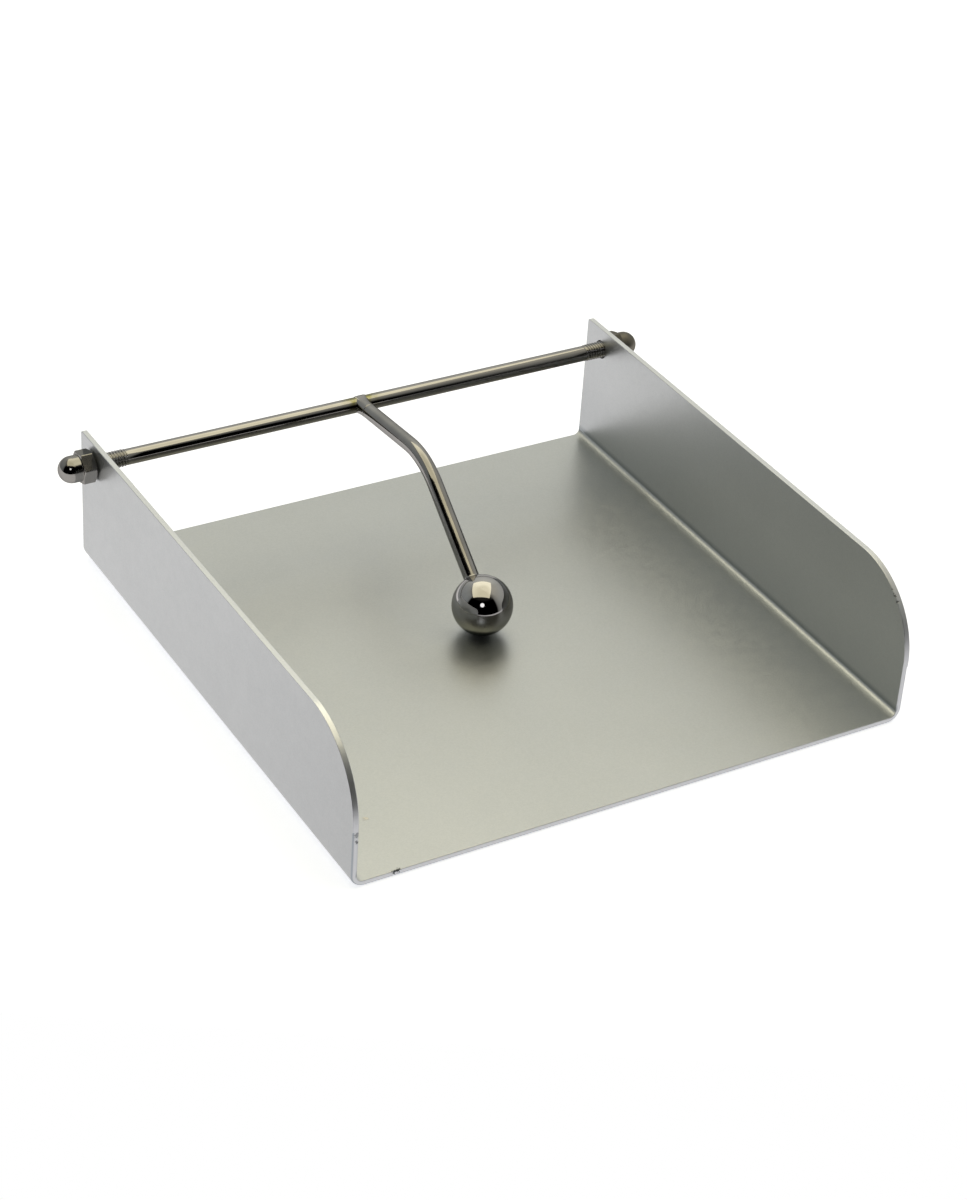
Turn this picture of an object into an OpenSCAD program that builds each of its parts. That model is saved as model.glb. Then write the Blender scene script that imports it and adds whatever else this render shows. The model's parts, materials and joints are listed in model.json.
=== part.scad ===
// Napkin holder: a tray bent from one sheet, with a swinging arm whose ball holds the napkins down.
// X runs along the pivot rod, Y points to the rear and Z points up.
// The origin is the middle of the tray's underside. All sizes are in millimetres.

/* [Tray] */
// Overall width, over both side walls
tray_width = 195; // [150:1:260]
// Depth from the front edge to the rear edge
tray_depth = 193; // [150:1:260]
// Height of the side walls
wall_height = 49; // [47:0.5:60]
// Thickness of the sheet
sheet = 1.9; // [1.2:0.1:2.6]
// Inside radius of the two folds
fold_radius = 2; // [1:0.1:6]
// How much thinner folding has drawn the sheet in the middle of each fold
fold_thinning = 0.3; // [0:0.05:0.4]
// Radius of each wall's upper front corner
front_corner_radius = 27.5; // [10:0.5:40]
// Radius of each wall's upper rear corner
rear_corner_radius = 1; // [0.5:0.5:4]

/* [Pivot rod] */
// Diameter of the plain length of the rod
rod_diameter = 5.4; // [4.6:0.1:5.4]
// Distance of the rod's axis from the rear edge of the walls
rod_inset = 9.5; // [8:0.5:20]
// Distance of the rod's axis below the top edge of the walls
rod_drop = 7.8; // [7:0.1:12]
// Radial clearance between the thread and its hole in the wall
wall_hole_clearance = 0.35; // [0.1:0.05:0.6]

/* [Thread] */
// Diameter over the thread's crests
thread_diameter = 5.8; // [5.6:0.1:6.2]
// Depth of the thread's grooves
thread_depth = 0.5; // [0.2:0.05:0.6]
// Distance from one crest to the next
thread_pitch = 1; // [0.7:0.05:1.25]
// Length of thread that shows inside the left wall
thread_inside_left = 9.7; // [2:0.1:20]
// Length of thread that shows inside the right wall
thread_inside_right = 7.5; // [2:0.1:20]
// Length of thread that each cap nut takes
thread_in_nut = 7; // [4:0.1:8]

/* [Cap nuts] */
// Width of the hexagon across its flats
nut_across_flats = 10; // [9.5:0.1:11]
// Height of the hexagon
nut_hex_height = 4.7; // [3:0.1:6]
// Height of the whole nut, with its dome
nut_height = 11.5; // [11:0.1:14]
// Diameter of the dome and of the neck under it
nut_dome_diameter = 9; // [7.8:0.1:9.4]
// Diameter of the flat that the chamfer leaves on each side of the hexagon
nut_face_diameter = 9.6; // [9:0.1:9.9]
// Angle of the chamfer on the hexagon's corners
nut_chamfer_angle = 25; // [10:1:35]
// Radial clearance between the thread and the nut's bore
nut_bore_clearance = 0.05; // [0.02:0.01:0.1]
// Space between the rod's end and the bottom of the nut's bore
nut_bore_spare = 0.3; // [0.1:0.1:0.5]
// Running gap between each nut and the wall beside it
nut_gap = 0.4; // [0.2:0.05:1]
// Turn of the left nut: angle of a corner above the horizontal, seen from the left
nut_turn_left = 12; // [0:1:59]
// Turn of the right nut, seen from the left too
nut_turn_right = 15; // [0:1:59]

/* [Press arm] */
// Diameter of the arm
arm_diameter = 5.2; // [4:0.1:5.6]
// Length from the rod's axis to the corner that the arm's two straight runs point at
arm_reach = 45; // [35:0.5:55]
// Angle at which the arm leaves the rod, above the horizontal
arm_rise = 5; // [0:0.5:12]
// Radius of the bend, at the arm's centre line
arm_bend_radius = 26; // [12:0.5:34]
// How much thinner bending has drawn the arm than its straight runs
bend_thinning = 0.06; // [0.04:0.01:0.3]
// Space at each of the arm's two welded seats, too thin to see
weld_gap = 0.05; // [0.02:0.01:0.1]

/* [Ball] */
// Diameter of the ball
ball_diameter = 20; // [16:0.5:26]
// Gap between the ball and the base while the arm is at rest
ball_gap = 0.3; // [0.2:0.05:0.6]

/* [Hidden] */
$fn = 96;
// Length by which a cut runs past the face that it opens
past = 1;
// Length by which each straight run of the arm reaches over the end of the bend
run_overlap = 0.3;
hexagon_sides = 6;

wall_outside = tray_width / 2;
wall_inside = wall_outside - sheet;
rear_edge = tray_depth / 2;
// Larger than fold_radius + sheet, which thins the middle of the fold by fold_thinning
fold_outside_radius = fold_radius + sheet + fold_thinning / (sqrt(2) - 1);

rod_y = rear_edge - rod_inset;
rod_z = wall_height - rod_drop;
wall_hole_diameter = thread_diameter + 2 * wall_hole_clearance;
nut_seat = wall_outside + nut_gap;
rod_end = nut_seat + thread_in_nut;

ball_radius = ball_diameter / 2;
ball_z = sheet + ball_gap + ball_radius;

// The arm's corner, and the slope of its lower run, which points at the ball's centre over the middle of the base
corner_y = rod_y - arm_reach * cos(arm_rise);
corner_z = rod_z + arm_reach * sin(arm_rise);
arm_drop = atan2(corner_z - ball_z, corner_y);
bend_angle = arm_rise + arm_drop;
bend_tangent = arm_bend_radius * tan(bend_angle / 2);
lower_run = norm([corner_y, corner_z - ball_z]);

// Points the local +Z axis along the pivot rod, to the right
module along_rod() {
    translate([0, rod_y, rod_z]) rotate([0, 90, 0]) children();
}

// Flat outline of a trough: a box with its two lower corners rounded
module trough_outline(width, radius) {
    translate([-width / 2, radius]) square([width, wall_height]);
    translate([radius - width / 2, 0]) square([width - 2 * radius, radius + past]);
    for (side = [-1, 1]) translate([side * (width / 2 - radius), radius]) circle(radius);
}

// The sheet's section across the tray: the base, the two folds and the two walls
module sheet_section() {
    difference() {
        trough_outline(tray_width, fold_outside_radius);
        translate([0, sheet]) trough_outline(tray_width - 2 * sheet, fold_radius);
    }
}

// Outline of the tray from the side, with the round upper corners of the walls
module side_outline() {
    front_corner_z = wall_height - front_corner_radius;
    rear_corner_z = wall_height - rear_corner_radius;
    translate([-rear_edge, 0]) square([tray_depth, front_corner_z]);
    translate([front_corner_radius - rear_edge, 0])
        square([tray_depth - front_corner_radius, rear_corner_z]);
    translate([front_corner_radius - rear_edge, 0])
        square([tray_depth - front_corner_radius - rear_corner_radius, wall_height]);
    translate([front_corner_radius - rear_edge, front_corner_z]) circle(front_corner_radius);
    translate([rear_edge - rear_corner_radius, rear_corner_z]) circle(rear_corner_radius);
}

module tray() {
    color("lightgray") difference() {
        intersection() {
            rotate([90, 0, 0]) linear_extrude(tray_depth, center = true) sheet_section();
            rotate([90, 0, 90]) linear_extrude(tray_width + past, center = true) side_outline();
        }
        along_rod() cylinder(h = tray_width + past, d = wall_hole_diameter, center = true);
    }
}

// A threaded length that stands on z = 0: a run-out, then whole turns of V-shaped grooves up to its end
module thread(length) {
    crest = thread_diameter / 2;
    root = crest - thread_depth;
    shortest_runout = thread_pitch / 2;
    turns = floor((length - shortest_runout) / thread_pitch);
    runout = length - turns * thread_pitch;
    grooves = [for (turn = [0 : turns - 1], side = [0, 1])
        [side == 0 ? crest : root, runout + (turn + side / 2) * thread_pitch]];
    rotate_extrude() polygon(concat([[0, 0], [rod_diameter / 2, 0], [crest, runout / 2]],
        grooves, [[root, length], [0, length]]));
}

module pivot_rod() {
    left_thread = rod_end - wall_inside + thread_inside_left;
    right_thread = rod_end - wall_inside + thread_inside_right;
    color("silver") along_rod() {
        translate([0, 0, left_thread - rod_end])
            cylinder(h = 2 * rod_end - left_thread - right_thread, d = rod_diameter);
        translate([0, 0, rod_end - right_thread]) thread(right_thread);
        mirror([0, 0, 1]) translate([0, 0, rod_end - left_thread]) thread(left_thread);
    }
}

// The two chamfered faces of a hexagon, as a turned solid that reaches past its corners and cuts them off
module chamfer_envelope() {
    reach = nut_across_flats / 4;
    slope = reach * tan(nut_chamfer_angle);
    rotate_extrude() polygon([
        [0, 0],
        [nut_face_diameter / 2, 0],
        [nut_face_diameter / 2 + reach, slope],
        [nut_face_diameter / 2 + reach, nut_hex_height - slope],
        [nut_face_diameter / 2, nut_hex_height],
        [0, nut_hex_height]
    ]);
}

// The neck and the round dome above the hexagon, turned from one profile
module dome() {
    dome_radius = nut_dome_diameter / 2;
    rotate_extrude() intersection() {
        union() {
            square([dome_radius, nut_height - dome_radius]);
            translate([0, nut_height - dome_radius]) circle(dome_radius);
        }
        square([dome_radius, nut_height]);
    }
}

// A cap nut that stands on its bearing face, with its blind bore open downwards
module cap_nut(turn) {
    corner_diameter = nut_across_flats / cos(180 / hexagon_sides);
    difference() {
        union() {
            intersection() {
                rotate([0, 0, -90 - turn]) cylinder(h = nut_hex_height, d = corner_diameter, $fn = hexagon_sides);
                chamfer_envelope();
            }
            dome();
        }
        translate([0, 0, -past])
            cylinder(h = thread_in_nut + nut_bore_spare + past, d = thread_diameter + 2 * nut_bore_clearance);
    }
}

module cap_nut_left() {
    color("gainsboro") along_rod() mirror([0, 0, 1]) translate([0, 0, nut_seat]) cap_nut(nut_turn_left);
}

module cap_nut_right() {
    color("gainsboro") along_rod() translate([0, 0, nut_seat]) cap_nut(nut_turn_right);
}

// The arm's centre line lies in the plane x = 0: an upper run, a bend, and a lower run that ends at the ball
module press_arm() {
    bend_start = arm_reach - bend_tangent;
    lower_length = lower_run - bend_tangent;
    color("silver") difference() {
        translate([0, rod_y, rod_z]) rotate([90 - arm_rise, 0, 0]) {
            cylinder(h = bend_start + run_overlap, d = arm_diameter);
            translate([0, -arm_bend_radius, bend_start]) {
                rotate([90, 0, 90]) rotate_extrude(angle = bend_angle)
                    translate([arm_bend_radius, 0]) circle(d = arm_diameter - bend_thinning);
                rotate([bend_angle, 0, 0]) translate([0, arm_bend_radius, -run_overlap])
                    cylinder(h = lower_length + run_overlap, d = arm_diameter);
            }
        }
        along_rod() cylinder(h = tray_width, d = rod_diameter + 2 * weld_gap, center = true);
        translate([0, 0, ball_z]) sphere(ball_radius + weld_gap);
    }
}

module ball_weight() {
    color("gainsboro") translate([0, 0, ball_z]) sphere(ball_radius);
}

tray();
pivot_rod();
press_arm();
ball_weight();
cap_nut_left();
cap_nut_right();
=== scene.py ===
import json
import math

import bmesh
import bpy
from mathutils import Matrix, Vector, geometry


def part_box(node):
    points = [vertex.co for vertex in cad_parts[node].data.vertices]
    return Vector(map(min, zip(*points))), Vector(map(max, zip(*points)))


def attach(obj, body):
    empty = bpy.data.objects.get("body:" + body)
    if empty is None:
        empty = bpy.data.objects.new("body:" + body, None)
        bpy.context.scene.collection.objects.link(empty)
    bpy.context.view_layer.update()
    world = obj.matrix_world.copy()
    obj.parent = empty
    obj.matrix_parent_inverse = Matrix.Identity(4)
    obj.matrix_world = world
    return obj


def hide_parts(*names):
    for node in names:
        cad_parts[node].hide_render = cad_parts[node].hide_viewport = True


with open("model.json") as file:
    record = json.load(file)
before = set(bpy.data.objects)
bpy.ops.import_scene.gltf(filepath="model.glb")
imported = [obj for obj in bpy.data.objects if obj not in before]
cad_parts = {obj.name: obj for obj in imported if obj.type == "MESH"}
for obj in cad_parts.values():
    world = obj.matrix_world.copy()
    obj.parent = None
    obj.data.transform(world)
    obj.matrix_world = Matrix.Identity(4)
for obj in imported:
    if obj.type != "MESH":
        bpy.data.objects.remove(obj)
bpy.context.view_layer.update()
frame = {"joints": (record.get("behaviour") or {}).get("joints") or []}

MM = 0.001
QUARTER = math.pi / 2
FULL = 2 * math.pi

# Places that the frame gives
tray_low, tray_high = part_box("tray")
ball_low, ball_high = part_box("ball_weight")
rod_low, rod_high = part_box("pivot_rod")
left_nut_low, left_nut_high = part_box("cap_nut_left")
right_nut_low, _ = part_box("cap_nut_right")
PIVOT = Vector(frame["joints"][0]["pos_m"])
BALL_CENTRE = (ball_low + ball_high) / 2
BALL_RADIUS = (ball_high.x - ball_low.x) / 2

# Sizes that the frame's boxes don't give, as the solids have them
SHEET = 1.9 * MM
FOLD_RADIUS = 2 * MM
FOLD_THINNING = 0.3 * MM
FRONT_CORNER_RADIUS = 27.5 * MM
REAR_CORNER_RADIUS = 1 * MM
WALL_HOLE_RADIUS = 3.25 * MM
ROD_RADIUS = 2.7 * MM
THREAD_RADIUS = 2.9 * MM
THREAD_PITCH = 1 * MM
THREAD_DEPTH = 0.5 * MM
THREAD_INSIDE_LEFT = 9.7 * MM
THREAD_INSIDE_RIGHT = 7.5 * MM
ARM_RADIUS = 2.6 * MM
ARM_REACH = 45 * MM
ARM_RISE = math.radians(5)
ARM_BEND_RADIUS = 26 * MM
NUT_ACROSS_FLATS = 10 * MM
NUT_HEX_HEIGHT = 4.7 * MM
NUT_DOME_RADIUS = 4.5 * MM
NUT_FACE_RADIUS = 4.8 * MM
NUT_CHAMFER = math.radians(25)
NUT_BORE_RADIUS = 2.95 * MM
NUT_BORE_DEPTH = 7.3 * MM
NUT_EDGE_ROUNDING = 0.12 * MM
# A corner of the hexagon lies 30 degrees from the middle of a side
NUT_TURN_LEFT = math.radians(30 - 12)
NUT_TURN_RIGHT = math.radians(30 - 15)
TIP_RADIUS = 2.1 * MM

# Along the pivot rod, to the right
SIDEWAYS = Vector((1, 0, 0))
# Points closer than this are one point
JOINED = 0.0005 * MM


# Meshes

def mesh_object(name, points, faces, normals=None):
    """A smooth object from points and faces, with its own normals where they are given."""
    mesh = bpy.data.meshes.new(name)
    mesh.from_pydata([tuple(point) for point in points], [], faces)
    mesh.validate()
    mesh.polygons.foreach_set("use_smooth", [True] * len(mesh.polygons))
    if normals:
        mesh.normals_split_custom_set_from_vertices([tuple(normal) for normal in normals])
    made = bpy.data.objects.new(name, mesh)
    bpy.context.scene.collection.objects.link(made)
    return made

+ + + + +

### TASK PROMPT
Retype exactly what runs from the line containing "ends at the ball" through the line containing "cad_parts[node].hide_render = cad_parts[node].hide_viewport", both lines included, and stop there.

### SOLUTION
// The arm's centre line lies in the plane x = 0: an upper run, a bend, and a lower run that ends at the ball
module press_arm() {
    bend_start = arm_reach - bend_tangent;
    lower_length = lower_run - bend_tangent;
    color("silver") difference() {
        translate([0, rod_y, rod_z]) rotate([90 - arm_rise, 0, 0]) {
            cylinder(h = bend_start + run_overlap, d = arm_diameter);
            translate([0, -arm_bend_radius, bend_start]) {
                rotate([90, 0, 90]) rotate_extrude(angle = bend_angle)
                    translate([arm_bend_radius, 0]) circle(d = arm_diameter - bend_thinning);
                rotate([bend_angle, 0, 0]) translate([0, arm_bend_radius, -run_overlap])
                    cylinder(h = lower_length + run_overlap, d = arm_diameter);
            }
        }
        along_rod() cylinder(h = tray_width, d = rod_diameter + 2 * weld_gap, center = true);
        translate([0, 0, ball_z]) sphere(ball_radius + weld_gap);
    }
}

module ball_weight() {
    color("gainsboro") translate([0, 0, ball_z]) sphere(ball_radius);
}

tray();
pivot_rod();
press_arm();
ball_weight();
cap_nut_left();
cap_nut_right();
=== scene.py ===
import json
import math

import bmesh
import bpy
from mathutils import Matrix, Vector, geometry


def part_box(node):
    points = [vertex.co for vertex in cad_parts[node].data.vertices]
    return Vector(map(min, zip(*points))), Vector(map(max, zip(*points)))


def attach(obj, body):
    empty = bpy.data.objects.get("body:" + body)
    if empty is None:
        empty = bpy.data.objects.new("body:" + body, None)
        bpy.context.scene.collection.objects.link(empty)
    bpy.context.view_layer.update()
    world = obj.matrix_world.copy()
    obj.parent = empty
    obj.matrix_parent_inverse = Matrix.Identity(4)
    obj.matrix_world = world
    return obj


def hide_parts(*names):
    for node in names:
        cad_parts[node].hide_render = cad_parts[node].hide_viewport = True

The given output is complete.